• **AIM OF THE TASK**
Give the data a second time, exactly and in full.

--*--

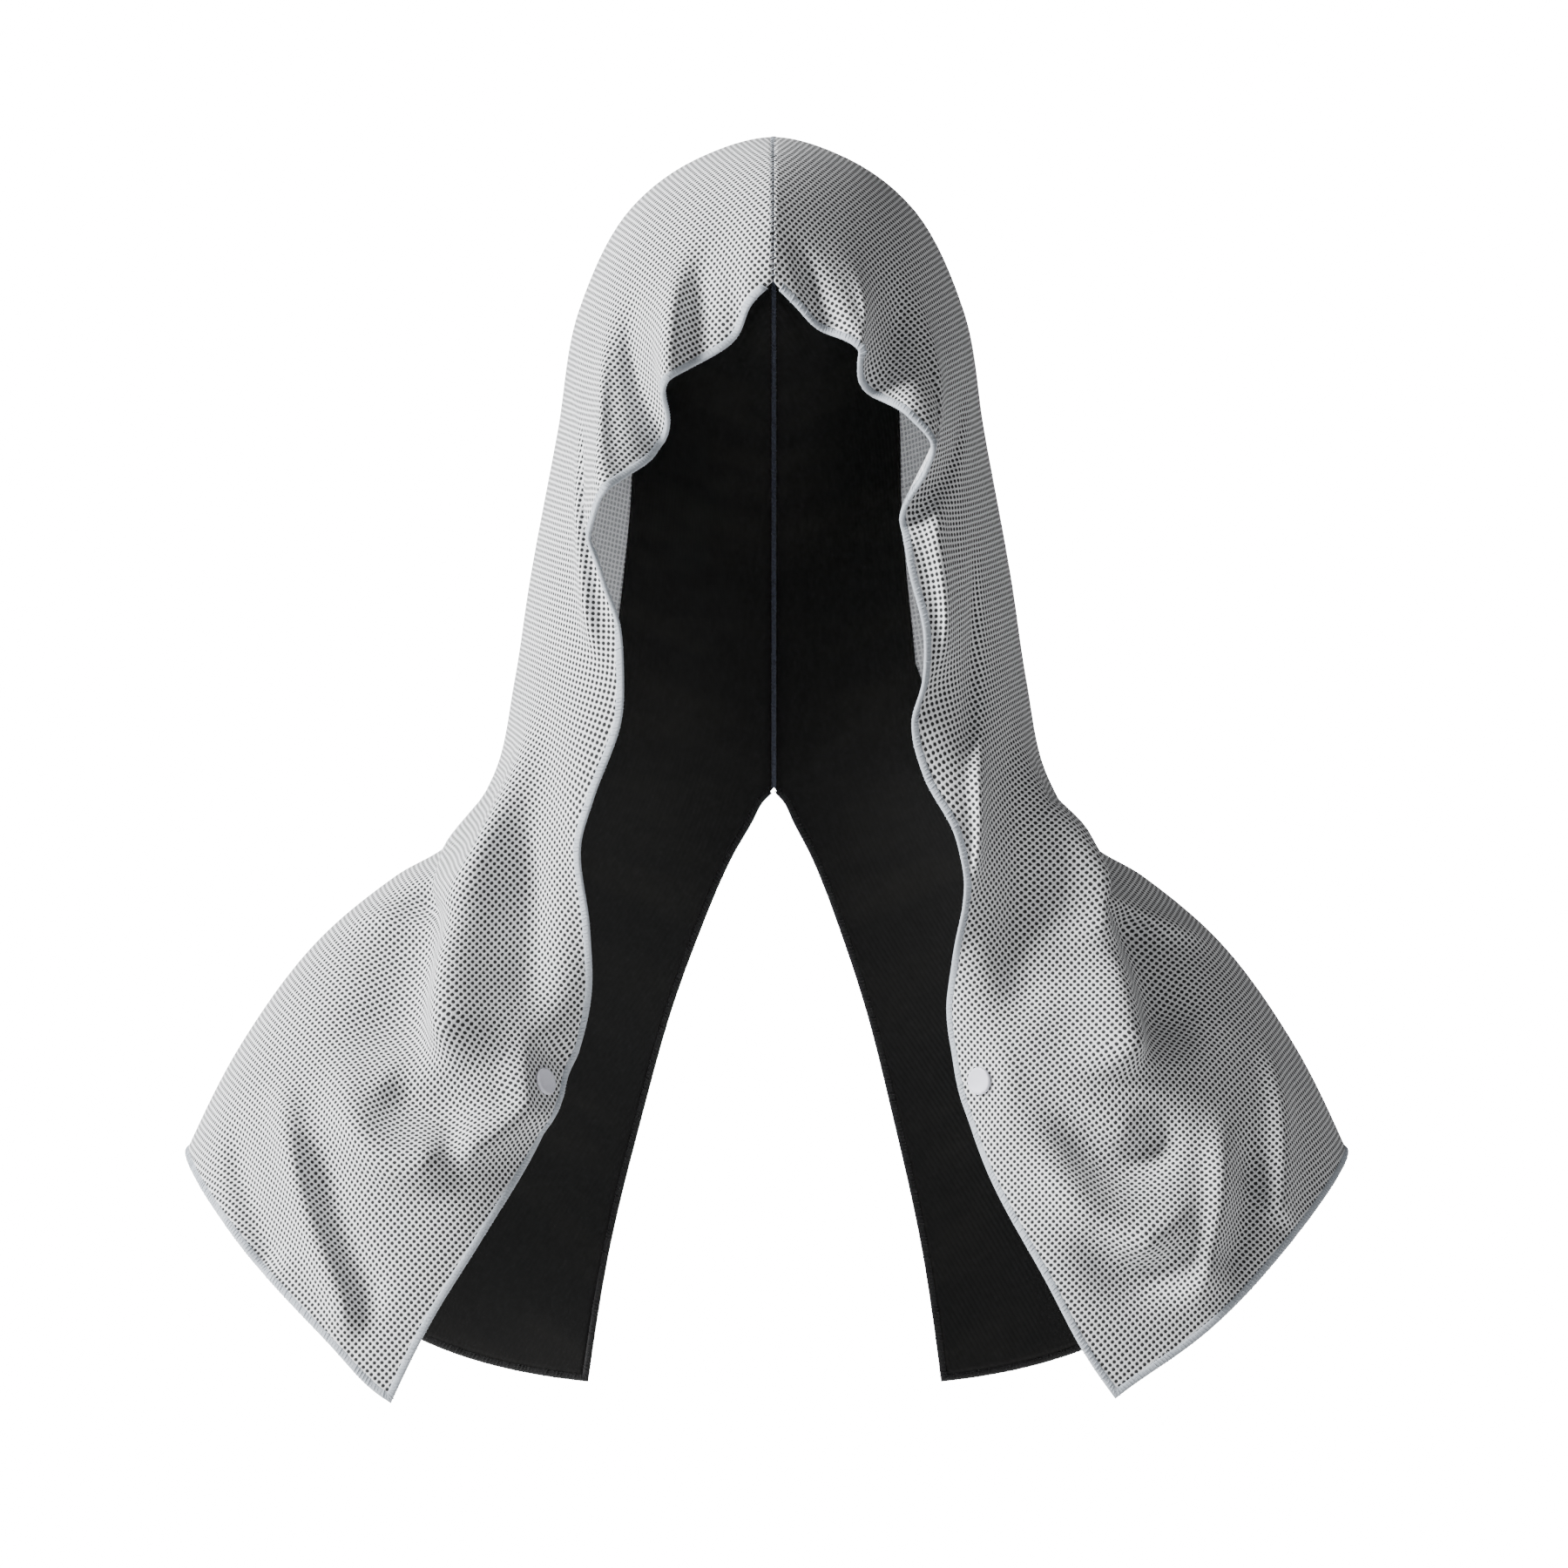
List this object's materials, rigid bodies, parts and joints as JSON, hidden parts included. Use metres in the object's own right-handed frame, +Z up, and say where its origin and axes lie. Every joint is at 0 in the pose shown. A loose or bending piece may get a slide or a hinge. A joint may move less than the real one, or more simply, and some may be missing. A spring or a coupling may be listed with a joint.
{
  "type": "cooling hooded towel",
  "caption": "Hooded cooling towel in perforated mesh, black lined behind the head, with cape panels split at the back and a snap near each front edge.",
  "frame": {"origin": "inside top of the crown, where the head carries the towel", "axes": "+Z up along the centre seam, the face opening towards -Y, +X to the right in the front view"},
  "size_m": [0.5354, 0.2312, 0.5798],
  "materials": {
    "mesh_cloth": "light grey polyester mesh, dimpled, matt with a faint sheen",
    "black_lining": "fine black knit",
    "light_thread": "light grey overlock thread",
    "black_thread": "black overlock thread",
    "seam_thread": "dark blue grey thread over the seam",
    "snap_plastic": "pale lavender grey plastic, satin"
  },
  "bodies": {
    "root": {"back_hem_left": "black_thread", "back_hem_right": "black_thread", "centre_seam": "seam_thread", "front_hem_left": "light_thread", "front_hem_right": "light_thread", "lining_left": "black_lining", "lining_right": "black_lining", "shell_left": "mesh_cloth", "shell_right": "mesh_cloth", "snap_left": "snap_plastic", "snap_right": "snap_plastic"}
  },
  "joints": []
}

--*--

• **OUTPUT FOR THIS TASK**
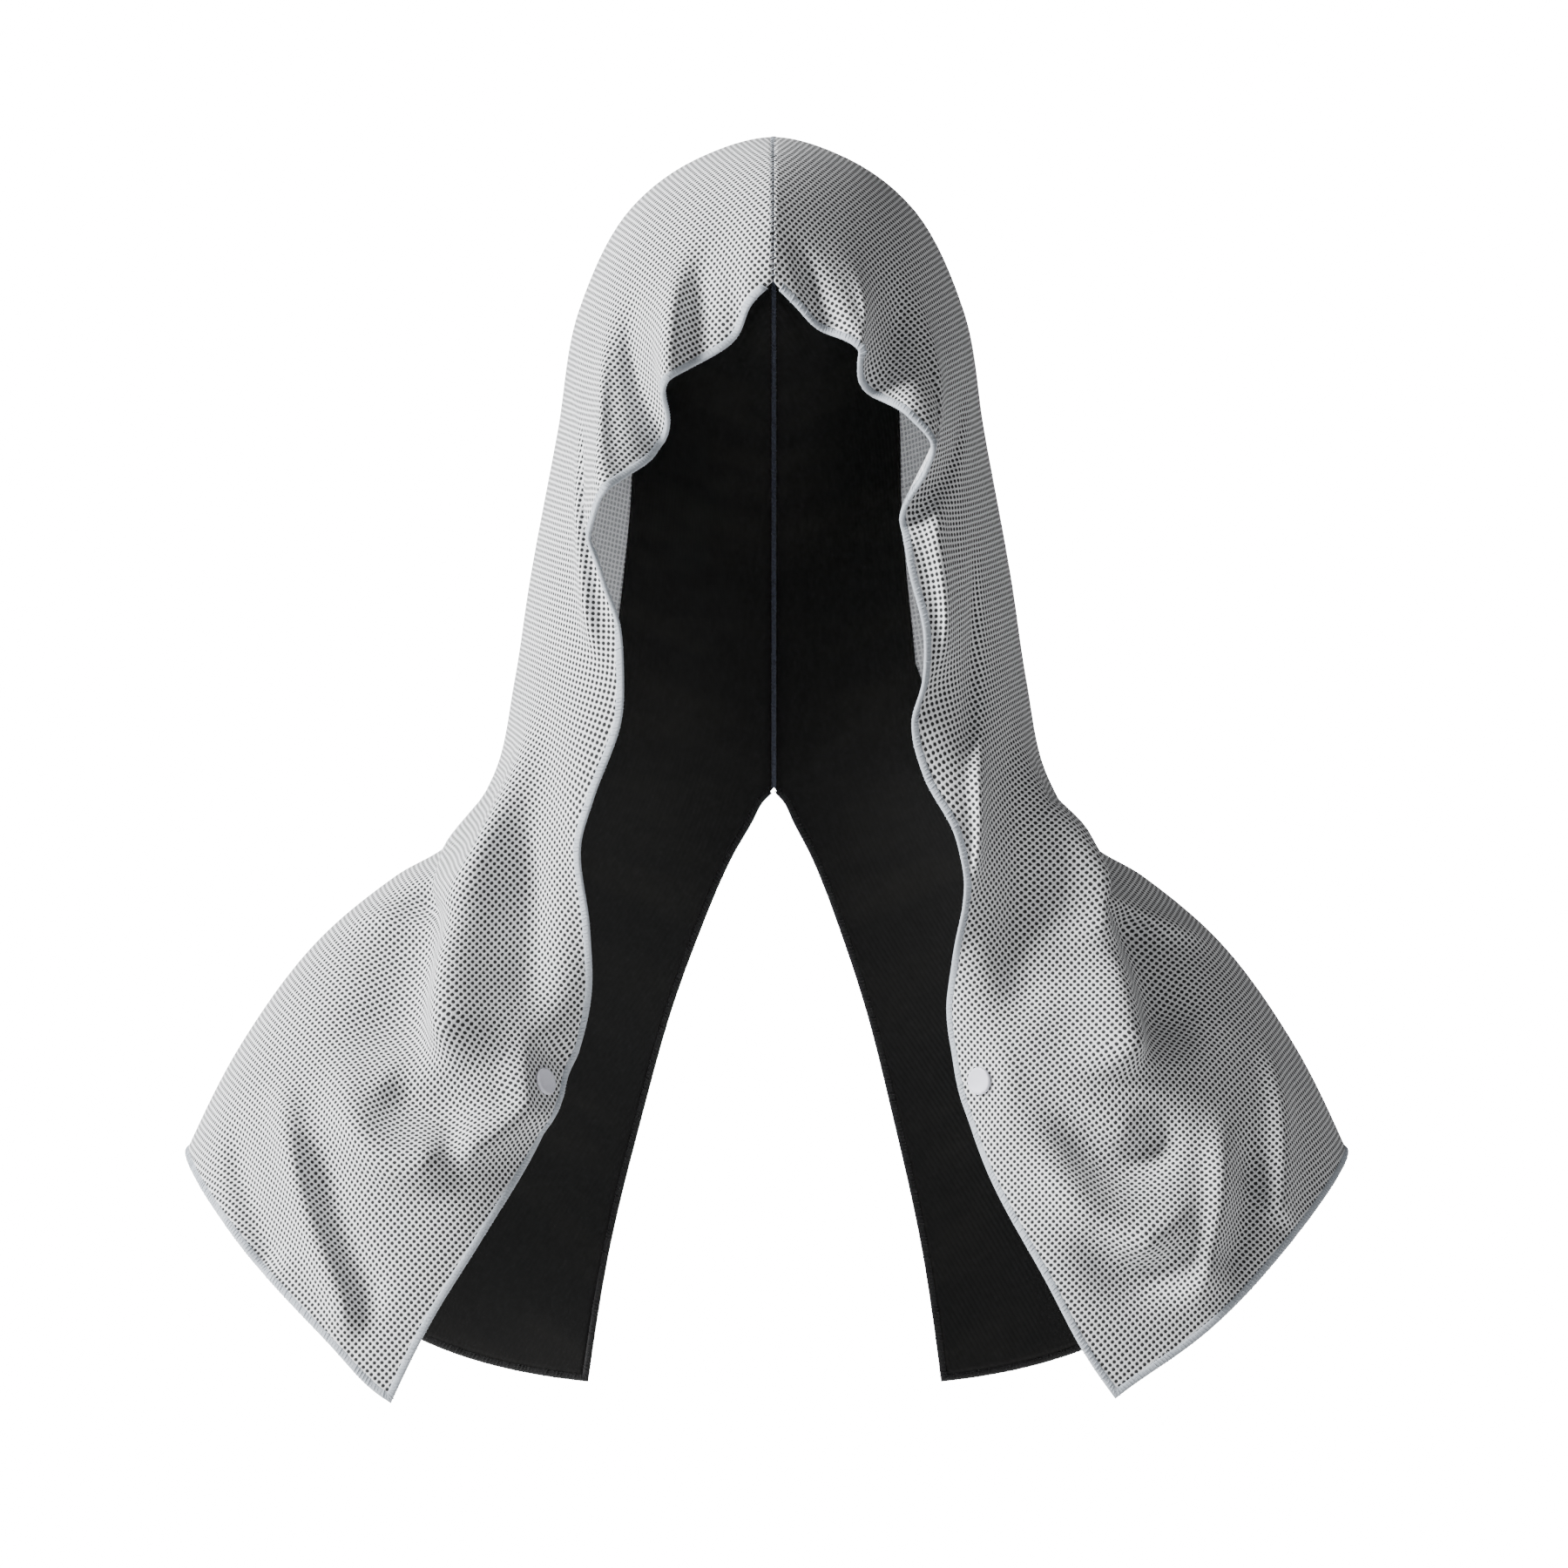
List this object's materials, rigid bodies, parts and joints as JSON, hidden parts included. Use metres in the object's own right-handed frame, +Z up, and say where its origin and axes lie. Every joint is at 0 in the pose shown. A loose or bending piece may get a slide or a hinge. A joint may move less than the real one, or more simply, and some may be missing. A spring or a coupling may be listed with a joint.
{
  "type": "cooling hooded towel",
  "caption": "Hooded cooling towel in perforated mesh, black lined behind the head, with cape panels split at the back and a snap near each front edge.",
  "frame": {"origin": "inside top of the crown, where the head carries the towel", "axes": "+Z up along the centre seam, the face opening towards -Y, +X to the right in the front view"},
  "size_m": [0.5354, 0.2312, 0.5798],
  "materials": {
    "mesh_cloth": "light grey polyester mesh, dimpled, matt with a faint sheen",
    "black_lining": "fine black knit",
    "light_thread": "light grey overlock thread",
    "black_thread": "black overlock thread",
    "seam_thread": "dark blue grey thread over the seam",
    "snap_plastic": "pale lavender grey plastic, satin"
  },
  "bodies": {
    "root": {"back_hem_left": "black_thread", "back_hem_right": "black_thread", "centre_seam": "seam_thread", "front_hem_left": "light_thread", "front_hem_right": "light_thread", "lining_left": "black_lining", "lining_right": "black_lining", "shell_left": "mesh_cloth", "shell_right": "mesh_cloth", "snap_left": "snap_plastic", "snap_right": "snap_plastic"}
  },
  "joints": []
}